• **What to do**
Extract the complete data exactly as given.

• **Data segment**
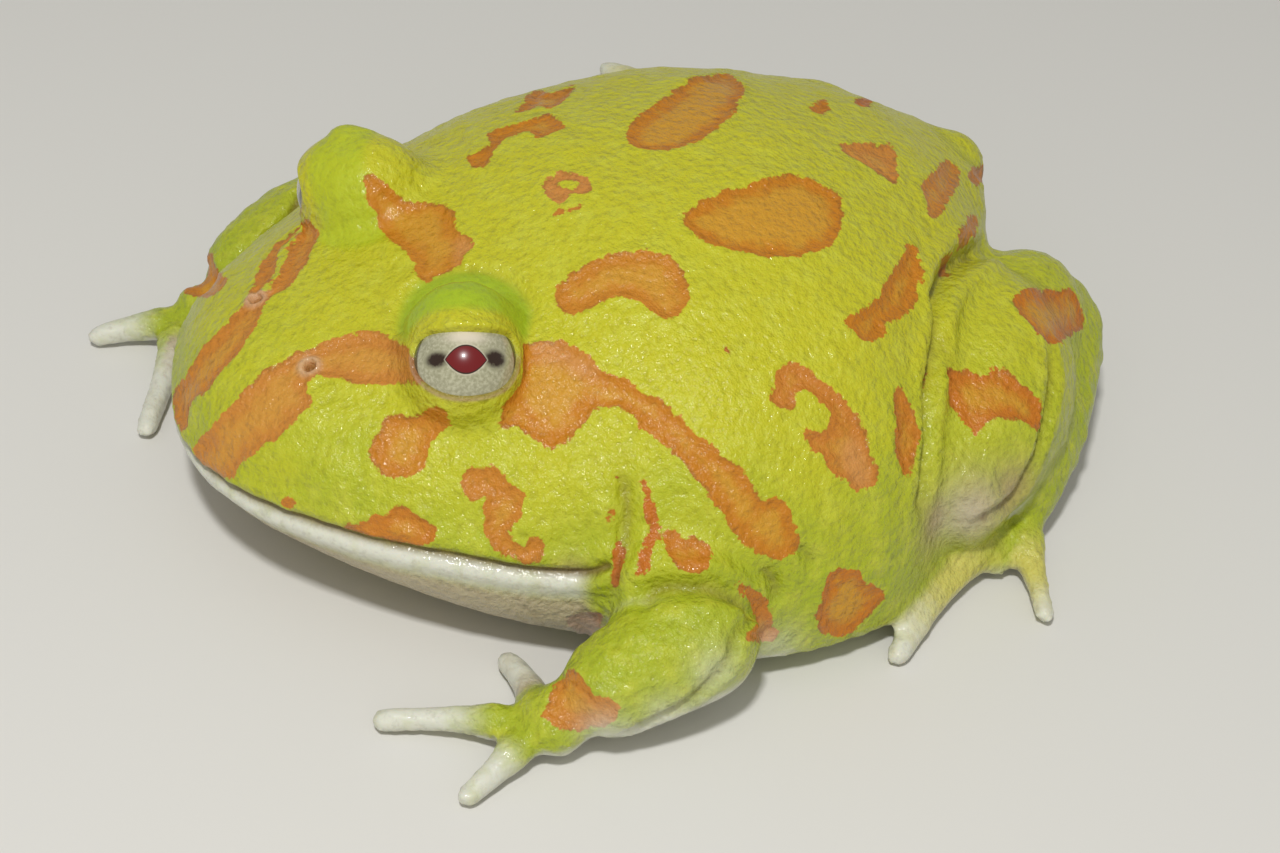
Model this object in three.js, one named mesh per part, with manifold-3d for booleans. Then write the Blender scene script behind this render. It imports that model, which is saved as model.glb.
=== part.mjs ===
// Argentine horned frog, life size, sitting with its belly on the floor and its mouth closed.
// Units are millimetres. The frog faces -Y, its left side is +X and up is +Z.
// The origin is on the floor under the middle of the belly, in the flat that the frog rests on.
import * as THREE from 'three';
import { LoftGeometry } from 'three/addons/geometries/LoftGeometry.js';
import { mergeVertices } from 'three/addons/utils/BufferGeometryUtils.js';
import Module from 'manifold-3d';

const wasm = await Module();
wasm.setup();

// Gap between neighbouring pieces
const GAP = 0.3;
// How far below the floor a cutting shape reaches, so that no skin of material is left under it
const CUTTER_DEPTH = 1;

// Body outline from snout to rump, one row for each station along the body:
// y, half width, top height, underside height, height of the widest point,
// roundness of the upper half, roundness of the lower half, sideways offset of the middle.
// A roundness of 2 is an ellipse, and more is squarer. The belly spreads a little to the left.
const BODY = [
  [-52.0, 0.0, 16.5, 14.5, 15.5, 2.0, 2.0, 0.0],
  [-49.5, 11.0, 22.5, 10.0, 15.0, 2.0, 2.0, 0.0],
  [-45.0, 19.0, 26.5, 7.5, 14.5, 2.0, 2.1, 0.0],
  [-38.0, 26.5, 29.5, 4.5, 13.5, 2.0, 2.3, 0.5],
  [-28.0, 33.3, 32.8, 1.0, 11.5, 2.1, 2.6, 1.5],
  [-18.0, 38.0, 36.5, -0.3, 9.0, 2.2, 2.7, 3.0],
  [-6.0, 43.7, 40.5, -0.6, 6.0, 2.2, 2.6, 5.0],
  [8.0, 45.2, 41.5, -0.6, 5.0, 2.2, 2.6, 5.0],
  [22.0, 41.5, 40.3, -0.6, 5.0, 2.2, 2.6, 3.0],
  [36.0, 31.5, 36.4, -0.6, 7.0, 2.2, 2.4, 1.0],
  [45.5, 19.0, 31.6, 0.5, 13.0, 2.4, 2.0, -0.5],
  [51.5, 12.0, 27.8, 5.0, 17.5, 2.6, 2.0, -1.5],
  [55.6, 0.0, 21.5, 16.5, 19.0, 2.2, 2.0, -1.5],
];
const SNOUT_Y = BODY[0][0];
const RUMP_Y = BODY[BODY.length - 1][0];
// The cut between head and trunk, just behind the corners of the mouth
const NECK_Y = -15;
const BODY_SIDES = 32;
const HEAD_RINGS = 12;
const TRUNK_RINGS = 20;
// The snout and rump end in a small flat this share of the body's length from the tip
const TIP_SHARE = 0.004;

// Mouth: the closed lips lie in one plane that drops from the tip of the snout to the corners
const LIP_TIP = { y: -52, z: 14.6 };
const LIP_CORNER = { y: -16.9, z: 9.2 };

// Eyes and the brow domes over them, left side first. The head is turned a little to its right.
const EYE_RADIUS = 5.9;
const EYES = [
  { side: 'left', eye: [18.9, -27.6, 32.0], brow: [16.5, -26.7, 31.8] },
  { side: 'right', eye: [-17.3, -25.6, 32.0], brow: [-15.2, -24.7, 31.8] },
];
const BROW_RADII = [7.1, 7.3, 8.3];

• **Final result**
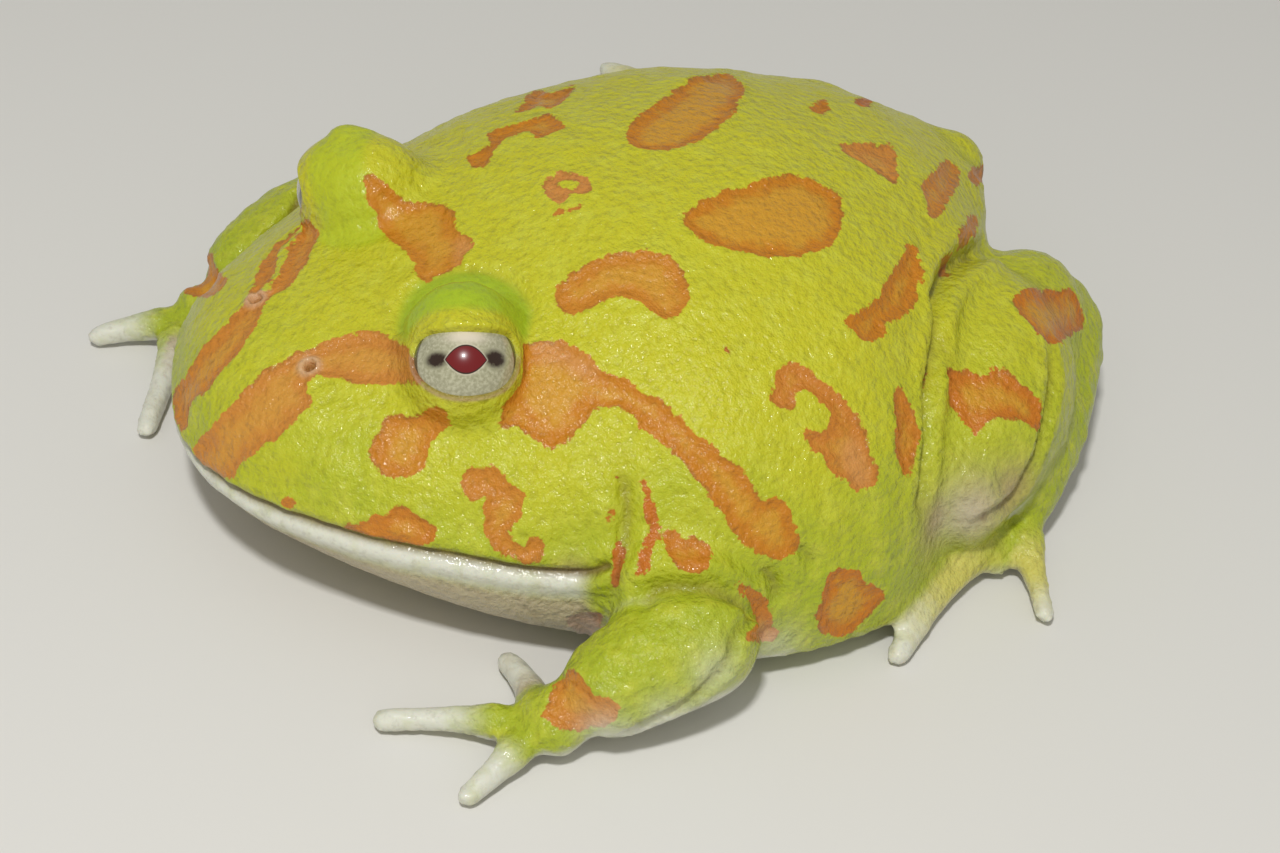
Model this object in three.js, one named mesh per part, with manifold-3d for booleans. Then write the Blender scene script behind this render. It imports that model, which is saved as model.glb.
=== part.mjs ===
// Argentine horned frog, life size, sitting with its belly on the floor and its mouth closed.
// Units are millimetres. The frog faces -Y, its left side is +X and up is +Z.
// The origin is on the floor under the middle of the belly, in the flat that the frog rests on.
import * as THREE from 'three';
import { LoftGeometry } from 'three/addons/geometries/LoftGeometry.js';
import { mergeVertices } from 'three/addons/utils/BufferGeometryUtils.js';
import Module from 'manifold-3d';

const wasm = await Module();
wasm.setup();

// Gap between neighbouring pieces
const GAP = 0.3;
// How far below the floor a cutting shape reaches, so that no skin of material is left under it
const CUTTER_DEPTH = 1;

// Body outline from snout to rump, one row for each station along the body:
// y, half width, top height, underside height, height of the widest point,
// roundness of the upper half, roundness of the lower half, sideways offset of the middle.
// A roundness of 2 is an ellipse, and more is squarer. The belly spreads a little to the left.
const BODY = [
  [-52.0, 0.0, 16.5, 14.5, 15.5, 2.0, 2.0, 0.0],
  [-49.5, 11.0, 22.5, 10.0, 15.0, 2.0, 2.0, 0.0],
  [-45.0, 19.0, 26.5, 7.5, 14.5, 2.0, 2.1, 0.0],
  [-38.0, 26.5, 29.5, 4.5, 13.5, 2.0, 2.3, 0.5],
  [-28.0, 33.3, 32.8, 1.0, 11.5, 2.1, 2.6, 1.5],
  [-18.0, 38.0, 36.5, -0.3, 9.0, 2.2, 2.7, 3.0],
  [-6.0, 43.7, 40.5, -0.6, 6.0, 2.2, 2.6, 5.0],
  [8.0, 45.2, 41.5, -0.6, 5.0, 2.2, 2.6, 5.0],
  [22.0, 41.5, 40.3, -0.6, 5.0, 2.2, 2.6, 3.0],
  [36.0, 31.5, 36.4, -0.6, 7.0, 2.2, 2.4, 1.0],
  [45.5, 19.0, 31.6, 0.5, 13.0, 2.4, 2.0, -0.5],
  [51.5, 12.0, 27.8, 5.0, 17.5, 2.6, 2.0, -1.5],
  [55.6, 0.0, 21.5, 16.5, 19.0, 2.2, 2.0, -1.5],
];
const SNOUT_Y = BODY[0][0];
const RUMP_Y = BODY[BODY.length - 1][0];
// The cut between head and trunk, just behind the corners of the mouth
const NECK_Y = -15;
const BODY_SIDES = 32;
const HEAD_RINGS = 12;
const TRUNK_RINGS = 20;
// The snout and rump end in a small flat this share of the body's length from the tip
const TIP_SHARE = 0.004;

// Mouth: the closed lips lie in one plane that drops from the tip of the snout to the corners
const LIP_TIP = { y: -52, z: 14.6 };
const LIP_CORNER = { y: -16.9, z: 9.2 };

// Eyes and the brow domes over them, left side first. The head is turned a little to its right.
const EYE_RADIUS = 5.9;
const EYES = [
  { side: 'left', eye: [18.9, -27.6, 32.0], brow: [16.5, -26.7, 31.8] },
  { side: 'right', eye: [-17.3, -25.6, 32.0], brow: [-15.2, -24.7, 31.8] },
];
const BROW_RADII = [7.1, 7.3, 8.3];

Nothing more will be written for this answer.